Deionized water is often used in precision cleaning. It's a tried-and-true process, but with a number of hidden pitfalls.
In general, there are three general grades of water: tap water, distilled water and deionized (DI) water. In terms of precision cleaning, neither tap water nor distilled water are sufficiently pure to handle the job as both are contaminated, to greater or lesser degrees, with minerals and organics. So you must jump to DI-water.
The quality of DI water usually is measured by the water's resistance to electric current (in OHM-cm). Quoting from Finishing.com: "Deionized water quality depends on a variety of factors, including raw water composition, ion exchange types and quantities, and the number of resin tanks in the system.
Two-bed deionizers use separate tanks, one containing cation resin, the other containing anion resin. A two-bed weak vase deionizer typically produces water with electrical resistance of about 50 kOHM-cm. A two-bed strong base deionizer typically produces water with electrical resistance of about 200 kOHM-cm."
Now, how pure is that?
- 50 kOHM is pretty standard and can be produced easily and inexpensively by many in-house deionizing systems.
- 1 megaohm of resistivity is the minimum required for true precision cleaning.

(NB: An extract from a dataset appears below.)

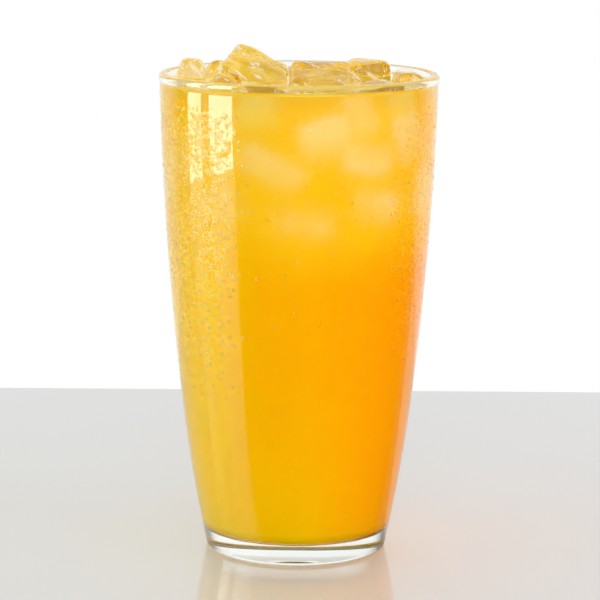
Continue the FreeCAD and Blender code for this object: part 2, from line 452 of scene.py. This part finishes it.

- In the really high-end world, such as the semiconductor industry, 20 megaohms is the norm. 20 megaohm water is so hungry for ions it will cut through steel.
Obviously, the cost, energy consumption, through-put and handling issues all jump exponentially as the purity of the water increases. The more pure the water, the more hungry it is for ions, and the more contamination it will attract unless the packaging and handling is tightly controlled.
Now, you didn't mention any specifics about application into which you were working. But unless you have an elaborate and energy-intensive DI generating system, your water will generally not be clean enough for highly aggressive cleaning of normal PCBs.
We have seen people try to use DI-water, for example, on the bench top. This is futile. If the water is pure enough to be an aggressive cleaner, it instantly will become contaminated as soon as the bottle or container is opened, and at that point you might as well be cleaning with distilled water and save some money.
People also try to use DI-water in ultrasonic tanks. We just visited a company with thirty 5-gallon ultrasonic cleaners, and they were changing the DI-water every 60 minutes in every machine. This was because they found that after an hour or so the cleaning had stopped no matter how long they ran the machines.
Again, the issue here is handling: an open-topped ultrasonic cleaner holding DI-water is always going to be recontaminated within minutes, and ordinary water won't clean (without additives).
The only viable option is a tightly-sealed, closed-loop system which purifies the water, performs the cleaning task, and then recycles the water. These tend to be expensive, energy-hungry, and relatively slow in through-put.